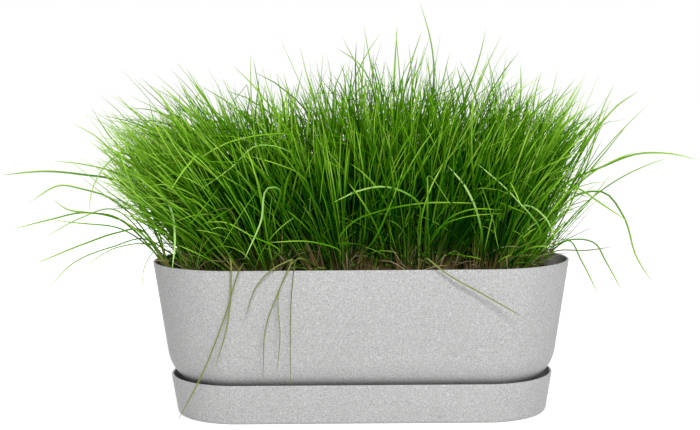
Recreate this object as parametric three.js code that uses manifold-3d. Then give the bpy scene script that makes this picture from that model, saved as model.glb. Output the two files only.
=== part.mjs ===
// An oblong planter trough that stands in its own saucer and is planted with two rows of grass.
// Millimetres, +Z up, +X along the trough, -Y towards the viewer.
// The origin is the centre of the saucer's underside.

import * as THREE from "three";
import { mergeVertices } from "three/addons/utils/BufferGeometryUtils.js";
import Module from "manifold-3d";

const wasm = await Module();
wasm.setup();
const radians = THREE.MathUtils.degToRad;

// Clearances
const seatGap = 0.3; // between a piece and what carries it
const soilGap = 0.3; // between the soil and the pot's walls, and between a root ball and its pocket

// Pot: a stadium in plan, with drafted walls, a round belly and a recessed plinth to stand on
const rimLength = 600;
const rimWidth = 252;
const potHeight = 214.5;
const potWall = 3.2;
const potFloor = 3.2;
const potDraft = 8.3; // degrees
const bellyRadius = 60;
const bellyCentreHeight = 92.5; // above the pot's own base
const plinthInset = 54; // from the rim's outline to the top of the plinth
const plinthDraft = 4; // degrees
const plinthEdge = 2.5; // chamfer round the plinth's foot
const potLip = 1.1; // rounding of the rim
const drainDiameter = 11;

// Saucer: the same plan, set in from the pot's rim, with cross ribs that carry the plinth
const saucerInset = 23;
const saucerHeight = 57;
const saucerWall = 3.2;
const saucerFloor = 3.2;
const saucerDraft = 8.8; // degrees
const saucerEdgeRadius = 5;
const saucerLip = 1.1; // rounding of the saucer's rim
const ribCount = 8;
const ribHeight = 3;
const ribWidth = 5;
const ribEndMargin = 104; // from the end of the rim's outline to the middle of the last rib
const ribSideMargin = 5; // how far a rib stops short of the plinth's side

// Soil
const soilBelowRim = 18;
const soilEdgeDrop = 3; // how far the soil sinks along the walls
const soilEdgeWidth = 14;

// Plants: a root ball in a pocket of soil and a low crown
const plantColumns = 5;
const plantEndMargin = 92; // from the end of the rim's outline to the middle of the last pair
const plantStagger = 26; // how far the front row stands to the left of a pair's middle, the back row right
const plantSideMargin = 80; // from the side of the rim's outline to the middle of a row
const rootBallRadius = 26;
const rootBallFootRadius = 19;
const rootBallDepth = 46;
const crownRadius = 34;
const crownSkirt = 2;
const crownHeight = 9;

// Blades
const bladesPerPlant = 30;
const bladeFootWidth = 4;
const bladeWidth = 6.5;
const strayWidth = 5;
const bladeKeel = 1.8; // depth of a blade's three-sided section
const rootMargin = 5; // from the crown's edge to the outermost roots
const tuftGap = 8; // between the blades of neighbouring plants once the tufts have opened
const openHeight = 75; // above the soil, where the tufts have opened fully

// The canopy: its full height at the middle, and how far it leans out there and drops to the ends.
// A lean or a drop is a share: of the root's distance from the middle, or of the full height.
const canopyHeight = 310;
const leanLeft = 0.9;
const leanRight = 0.5;
const leanDeep = 1.2;
const dropLeft = 0.42;
const dropRight = 0.25;
const sway = 16;
const sideSwayWaveX = 61; // the sway to the side turns by a radian over this much of x, and of y
const sideSwayWaveY = 97;
const deepSwayWaveX = 83; // the sway front to back likewise
const deepSwayWaveY = 59;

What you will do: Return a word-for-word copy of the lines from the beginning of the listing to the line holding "the saucer's underside.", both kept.

Answer to this task:
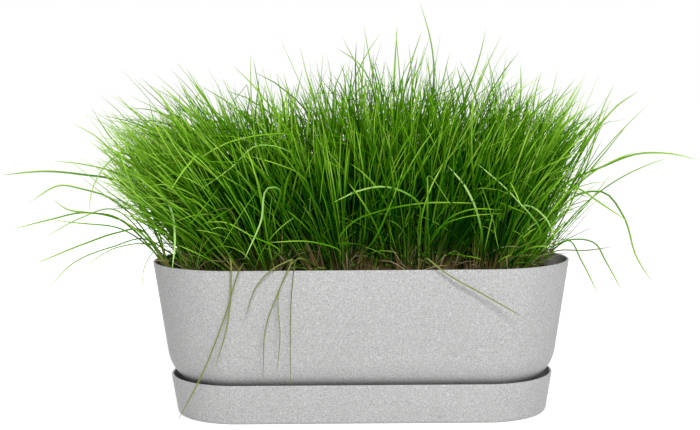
Recreate this object as parametric three.js code that uses manifold-3d. Then give the bpy scene script that makes this picture from that model, saved as model.glb. Output the two files only.
=== part.mjs ===
// An oblong planter trough that stands in its own saucer and is planted with two rows of grass.
// Millimetres, +Z up, +X along the trough, -Y towards the viewer.
// The origin is the centre of the saucer's underside.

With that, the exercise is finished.